The evidence continues. The next witness is Mr. Hurlstone, President of the Society of British Artists:

"The Royal Academy compel artists to exhibit there, by declaring that, unless they do, they shall be debarred from all the honours and the highest patronage of the profession, and at the same time they alone have unlimited control of the proceeds arising from the exhibition of those artists' works. In referring to their returns, I find that, during three years, the proportion of members of the Academy, and other exhibitors, was, in 1833, 45 members of the Royal Academy (including associates), and 608 non-members.
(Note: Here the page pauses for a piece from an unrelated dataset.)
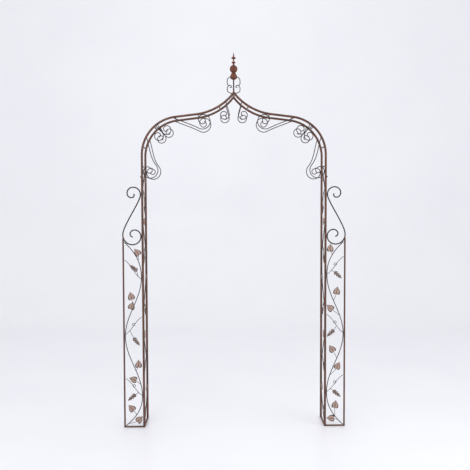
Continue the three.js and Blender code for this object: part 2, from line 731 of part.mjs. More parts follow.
const WING_DESIGNS = { left: LEFT_WING_DESIGN, right: RIGHT_WING_DESIGN };
for (const [sideName, side] of SIDES) {
  const scrollLine = wingScroll().map((p) => at(side * (HALF_SPAN + p.x), -HALF_DEPTH, p.y));
  const scroll = rodThrough(scrollLine, WING_ROD, TUBE_SIDES);
  addPiece(
    `${sideName}_wing_scroll`,
    scroll.subtract(postSolid(side, -HALF_DEPTH, TUBE + 2 * WELD_GAP)),
    SCROLL_BROWN(),
  );

  const wingPostX = side * (HALF_SPAN + WING_SPREAD);
  addPiece(
    `${sideName}_wing_post`,
    straightBar(at(wingPostX, -HALF_DEPTH, 0), at(wingPostX, -HALF_DEPTH, WING_HEIGHT), WING_POST)
      .subtract(rodThrough(scrollLine, WING_ROD + 2 * WELD_GAP, TUBE_SIDES)),
    FRAME_BROWN(),
  );

  const near = side * (HALF_SPAN + TUBE / 2 + WELD_GAP);
  const far = side * (HALF_SPAN + WING_SPREAD - WING_POST / 2 - WELD_GAP);
  addPiece(
    `${sideName}_wing_base_bar`,
    block(
      at(Math.min(near, far), -HALF_DEPTH - BASE_BAR_WIDTH / 2, 0),
      at(Math.max(near, far), -HALF_DEPTH + BASE_BAR_WIDTH / 2, BASE_BAR_HEIGHT),
    ),
    FRAME_BROWN(),
  );

  const panel = leafwork(
    WING_SPREAD - TUBE / 2 - WING_POST / 2,
    BASE_BAR_HEIGHT + STEM_ROD / 2 + WELD_GAP,
    WING_HEIGHT - LEAFWORK_TOP_DROP,
    WING_DESIGNS[sideName],
  );
  const stand = new THREE.Matrix4().makeTranslation(side * (HALF_SPAN + TUBE / 2), -HALF_DEPTH, 0)
    .multiply(new THREE.Matrix4().makeRotationZ(side > 0 ? 0 : Math.PI))
    .multiply(quarterTurnX);
  addPiece(`${sideName}_wing_leafwork`, placed(panel, stand), LEAF_BROWN());
}

// Scrolls in both frames, cut back to the tubes they are welded to.
for (const [sideName, side] of SIDES) {
  for (const [frameName, y] of FRAMES) {
    const grown = TUBE + 2 * WELD_GAP;
    const tubes = archTubeSolid(side, y, grown, 0).add(postSolid(side, y, grown));
    for (const [kind, paths] of Object.entries(SCROLLS)) {
      const rods = paths.map((path) => rodThrough(
        path.map((p) => at(-side * p.x, y, p.y)),
        SCROLL_ROD,
      ));
      addPiece(`${sideName}_${frameName}_${kind}`, joined(rods).subtract(tubes), SCROLL_BROWN());
    }
  }
}

// Finial: stem on the ridge bar, four cage rods, turned bulb and ball, turned spike.
const STEM_FOOT = RIDGE_HEIGHT + TUBE / 2 + WELD_GAP;
const BULB_FOOT = STEM_FOOT + STEM_HEIGHT;
const BULB_WIDEST = BULB_FOOT + BULB_HEIGHT * BULB_WIDEST_SHARE;
const BALL_FOOT = BULB_FOOT + BULB_HEIGHT;
const BALL_SEAT_ANGLE = Math.acos(NECK / BALL); // where the ball's surface meets the neck
const BALL_CENTRE = BALL_FOOT + (BALL / 2) * Math.sin(BALL_SEAT_ANGLE);
const SPIKE_FOOT = BALL_CENTRE + BALL / 2 + WELD_GAP;

addPiece(
  'finial_stem',
  straightBar(at(0, 0, STEM_FOOT), at(0, 0, BULB_FOOT - WELD_GAP), FINIAL_STEM),
  FRAME_BROWN(),
);

// Bulb below: a half wave from its foot out to its widest and in to the neck. Ball above.
function ballProfile() {
  const profile = [[0, BULB_FOOT]];
  for (let share = 0; share <= 1; share += 0.125) {
    const swell = Math.sin(Math.PI * share ** BULB_LEAN);
    const root = share < 0.5 ? FINIAL_STEM : NECK;
    profile.push([
      root / 2 + swell * (BULB - root) / 2,
      BULB_FOOT + BULB_HEIGHT * share,
    ]);
  }
  for (let i = 1; i <= BALL_STEPS; i += 1) {
    const angle = -BALL_SEAT_ANGLE + ((Math.PI / 2 + BALL_SEAT_ANGLE) * i) / BALL_STEPS;
    profile.push([(BALL / 2) * Math.cos(angle), BALL_CENTRE + (BALL / 2) * Math.sin(angle)]);
  }
  profile[profile.length - 1][0] = 0;
  return profile;
}
addPiece('finial_ball', turned(ballProfile(), BALL_SIDES), FINIAL_RUST());

// Spike with two turned knops: [diameter, share of its height].
const SPIKE_PROFILE = [
  [SPIKE_ROD, 0],
  [SPIKE_ROD, 0.11],
  [LOWER_KNOP, 0.17],
  [LOWER_KNOP - 4, 0.23],
  [SPIKE_ROD, 0.29],
  [SPIKE_ROD, 0.43],
  [UPPER_KNOP, 0.52],
  [UPPER_KNOP - 4, 0.59],
  [SPIKE_ROD, 0.67],
  [SPIKE_ROD - 2, 0.83],
  [0, 1],
];
addPiece('finial_spike', turned([
  [0, SPIKE_FOOT],
  ...SPIKE_PROFILE.map(([diameter, share]) => [diameter / 2, SPIKE_FOOT + SPIKE_HEIGHT * share]),
], SPIKE_SIDES), FINIAL_RUST());

// One cage rod in a plane through the stem: a lower lobe, a pinched waist and an upper lobe
// that ends at the bulb's widest place. A short curl turns in from the waist to the stem.
// Places are [out from the axis, up from the foot].
const rodRadius = SCROLL_ROD / 2;
const CAGE_TOP = BULB_WIDEST - STEM_FOOT;
const lobes = (low, high) => [0.2, 0.5, 0.8].map((share) => [
  CAGE_REACH - LOBE_ROUNDING * (2 * share - 1) ** 2,
  low + (high - low) * share,
]);
const CAGE_ROD = [
  [FINIAL_STEM / 2 + rodRadius + WELD_GAP, rodRadius + WELD_GAP],
  [CAGE_REACH * 0.6, CAGE_WAIST * 0.14],
  ...lobes(CAGE_WAIST * 0.2, CAGE_WAIST),
  [CAGE_REACH * 0.82, CAGE_WAIST],
  ...lobes(CAGE_WAIST, CAGE_TOP - CAGE_TUCK),
  [BULB / 2 + rodRadius + WELD_GAP, CAGE_TOP],
];
const WAIST_CURL = [
  [CAGE_REACH * 0.82, CAGE_WAIST],
  [CAGE_REACH * 0.62, CAGE_WAIST + 5],
  [CAGE_REACH * 0.42, CAGE_WAIST + 2],
  [CAGE_REACH * 0.35, CAGE_WAIST - 7],
  [CAGE_REACH * 0.46, CAGE_WAIST - 12],
  [CAGE_REACH * 0.58, CAGE_WAIST - 8],
];
const CAGE_PLACES = [['left', 180], ['front', -90], ['right', 0], ['back', 90]];
for (const [name, angle] of CAGE_PLACES) {
  const out = at(Math.cos(rad(angle)), Math.sin(rad(angle)), 0);
  const rods = [CAGE_ROD, WAIST_CURL].map((path) => rodThrough(
    path.map(([reach, up]) => out.clone().multiplyScalar(reach).setZ(STEM_FOOT + up)),
    SCROLL_ROD,
  ));
  addPiece(`${name}_cage_scroll`, joined(rods), SCROLL_BROWN());
}

export default arch;
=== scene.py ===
# %% [markdown]
# # A metal trellis arch
#
# A garden arch for climbing roses: two bent tube frames, one behind the other, joined by
# rungs. Leafy panels fill its sides, a small wing stands out at each front post, and a
# finial on a cage of curled rods crowns the ridge.
#
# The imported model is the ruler. It is loaded first, and every size below is in millimetres,
# measured the way a smith would, until the last moment when a mesh is written in metres.

import bmesh
import bpy
import numpy as np
from mathutils import Matrix, Vector


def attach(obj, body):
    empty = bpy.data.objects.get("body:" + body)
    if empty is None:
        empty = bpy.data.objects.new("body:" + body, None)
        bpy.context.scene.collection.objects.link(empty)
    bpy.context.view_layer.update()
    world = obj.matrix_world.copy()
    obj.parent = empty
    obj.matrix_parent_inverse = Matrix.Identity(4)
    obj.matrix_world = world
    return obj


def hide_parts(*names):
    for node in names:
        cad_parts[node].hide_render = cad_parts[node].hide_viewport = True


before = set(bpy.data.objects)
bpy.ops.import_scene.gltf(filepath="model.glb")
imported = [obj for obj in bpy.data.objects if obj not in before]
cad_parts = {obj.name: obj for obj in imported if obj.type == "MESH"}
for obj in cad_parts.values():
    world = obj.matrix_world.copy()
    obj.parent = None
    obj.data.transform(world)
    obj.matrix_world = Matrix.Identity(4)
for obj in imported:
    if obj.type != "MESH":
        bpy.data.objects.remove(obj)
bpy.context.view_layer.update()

# %% Sizes of the arch in millimetres
MM = 0.001
HALF_SPAN = 652.5        # post axis from the middle
HALF_DEPTH = 100         # frame plane from the middle
POST_HEIGHT = 1885
LEG_RISE = 70            # straight start of the arch tube
SHOULDER_RADIUS = 270
RAMP_SLOPE = np.radians(7)
SWEEP_RADIUS = 400       # bend that turns the ramp up to the ridge
RIDGE_SLOPE = np.radians(52)
TUBE = 16
RUNG = 10
SCROLL_ROD = 6
STEM_ROD = 6
TENDRIL_ROD = 4
WING_POST = 12
WING_ROD = 9
WING_SPREAD = 139
WING_HEIGHT = 1366
BASE_BAR = (12, 9)
GAP = 0.3                # what a weld bead fills between two solids
PANEL_TOP = POST_HEIGHT - 8          # axis of the bar at the top of a side panel
SHOULDER_BEND = np.pi / 2 - RAMP_SLOPE
SHOULDER_LENGTH = SHOULDER_RADIUS * SHOULDER_BEND
RAMP_LENGTH = (HALF_SPAN - SHOULDER_RADIUS * (1 - np.sin(RAMP_SLOPE))
               - SWEEP_RADIUS * (np.sin(RIDGE_SLOPE) - np.sin(RAMP_SLOPE))) / np.cos(RAMP_SLOPE)
SWEEP_LENGTH = SWEEP_RADIUS * (RIDGE_SLOPE - RAMP_SLOPE)
ARCH_LENGTH = LEG_RISE + SHOULDER_LENGTH + RAMP_LENGTH + SWEEP_LENGTH
print(f"half of the arch line is {ARCH_LENGTH:.0f} mm long")

# %% [markdown]
# ## Camera
#
# The arch is seen almost from the front, from a person's eye height and nearly five metres
# away, so that the back frame shows just inside the front one. A camera is placed by the
# direction it looks in: its right and up directions follow from that, and a matrix made of
# the three holds its whole turn, with no angles to lose track of.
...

In 1832, 48 members exhibited, and 638 non-members. In 1831 the exhibition consisted of the works of 45 members, and 655 nonmembers.”—(Ib. 743.) "The funds of the Royal Academy are raised from the exhibition of all the artists' works, and it seems hardly reconcilable with justice that there should be 600 artists [exhibiting] who have no control over the funds, no positive claim on them, and that 40 should have an absolute control, besides pensions appropriated to themselves."—(Ib. 778.)

Mr. Martin, referring to the old apartments of the Academy, admits that

"The academicians have had a great deal to contend with; they

* But it is only justice to the members of the Academy to observe, that of the former number 349, or one fourth, were contributed by them, but of the portraits only 685, or little more than one eighth.